Task goal: Copy out every line that contains "None".

□ □ □ □ □ □ □

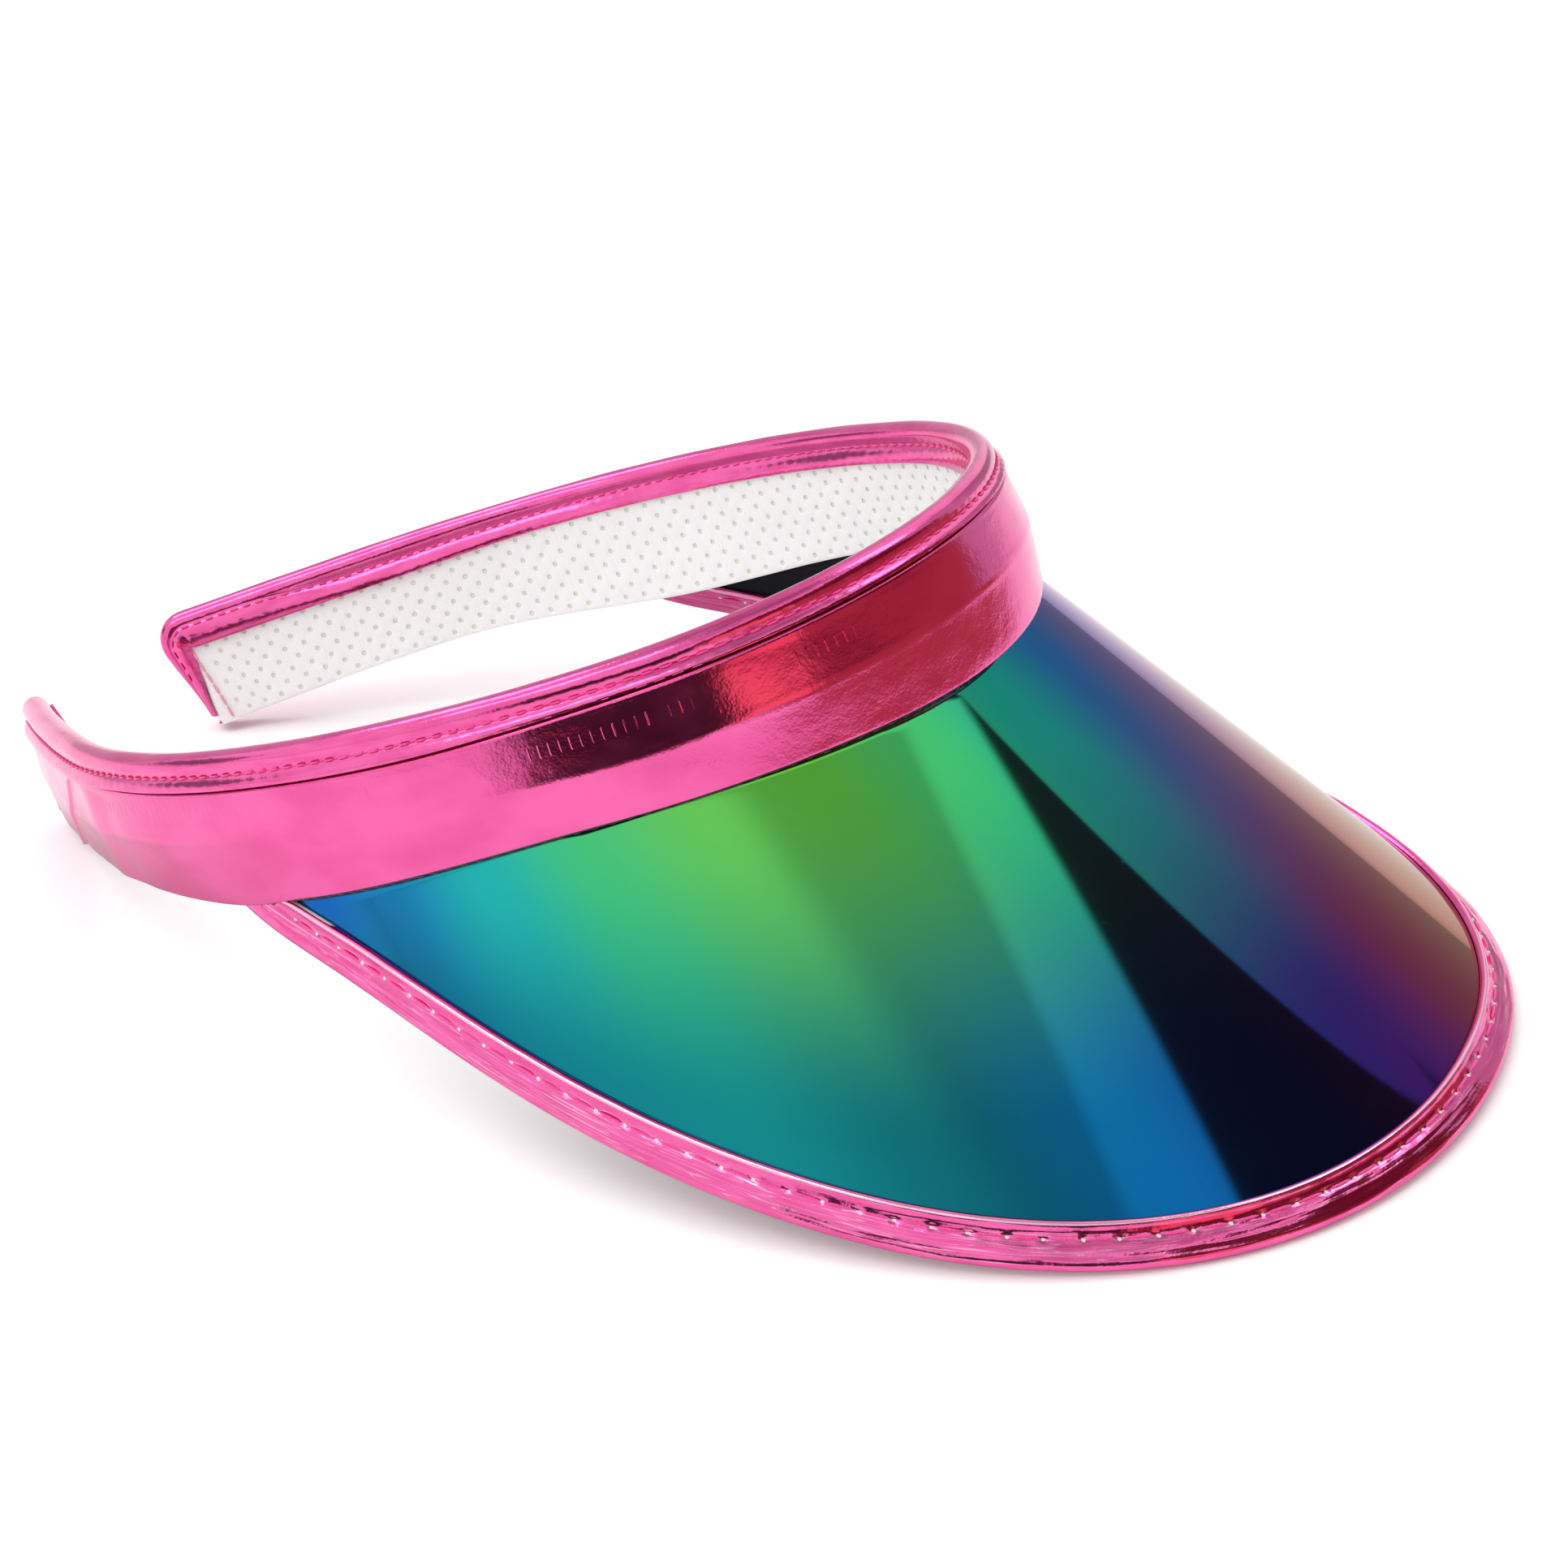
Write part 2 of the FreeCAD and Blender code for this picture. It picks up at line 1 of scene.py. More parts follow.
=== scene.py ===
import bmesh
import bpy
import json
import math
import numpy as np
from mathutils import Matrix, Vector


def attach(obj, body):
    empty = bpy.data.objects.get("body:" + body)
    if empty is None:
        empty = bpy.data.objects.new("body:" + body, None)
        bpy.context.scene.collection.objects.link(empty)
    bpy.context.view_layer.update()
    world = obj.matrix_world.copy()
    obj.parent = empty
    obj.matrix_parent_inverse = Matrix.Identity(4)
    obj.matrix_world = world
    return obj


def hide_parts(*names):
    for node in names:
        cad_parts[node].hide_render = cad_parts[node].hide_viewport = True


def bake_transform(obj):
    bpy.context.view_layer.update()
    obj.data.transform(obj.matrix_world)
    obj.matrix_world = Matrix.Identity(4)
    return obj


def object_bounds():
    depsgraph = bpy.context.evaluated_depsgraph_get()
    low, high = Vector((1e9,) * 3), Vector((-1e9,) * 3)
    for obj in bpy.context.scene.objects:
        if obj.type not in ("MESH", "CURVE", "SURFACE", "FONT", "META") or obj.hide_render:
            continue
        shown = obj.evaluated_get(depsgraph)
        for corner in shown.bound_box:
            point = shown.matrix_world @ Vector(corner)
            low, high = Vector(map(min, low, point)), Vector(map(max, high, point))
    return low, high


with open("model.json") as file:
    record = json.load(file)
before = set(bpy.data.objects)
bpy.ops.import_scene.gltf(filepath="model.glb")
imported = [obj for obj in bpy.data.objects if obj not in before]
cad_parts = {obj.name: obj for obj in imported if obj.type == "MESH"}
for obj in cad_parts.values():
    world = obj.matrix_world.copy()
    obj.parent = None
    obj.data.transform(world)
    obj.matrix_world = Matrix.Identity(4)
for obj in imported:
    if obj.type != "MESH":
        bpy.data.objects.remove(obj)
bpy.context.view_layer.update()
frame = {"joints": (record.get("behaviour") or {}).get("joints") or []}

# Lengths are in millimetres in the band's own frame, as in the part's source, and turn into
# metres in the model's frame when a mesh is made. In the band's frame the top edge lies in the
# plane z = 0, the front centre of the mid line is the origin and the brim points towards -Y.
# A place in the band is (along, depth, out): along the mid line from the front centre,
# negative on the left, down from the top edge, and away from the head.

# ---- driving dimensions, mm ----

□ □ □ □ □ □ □

Answer:
    if empty is None:
        empty = bpy.data.objects.new("body:" + body, None)
    obj.parent = None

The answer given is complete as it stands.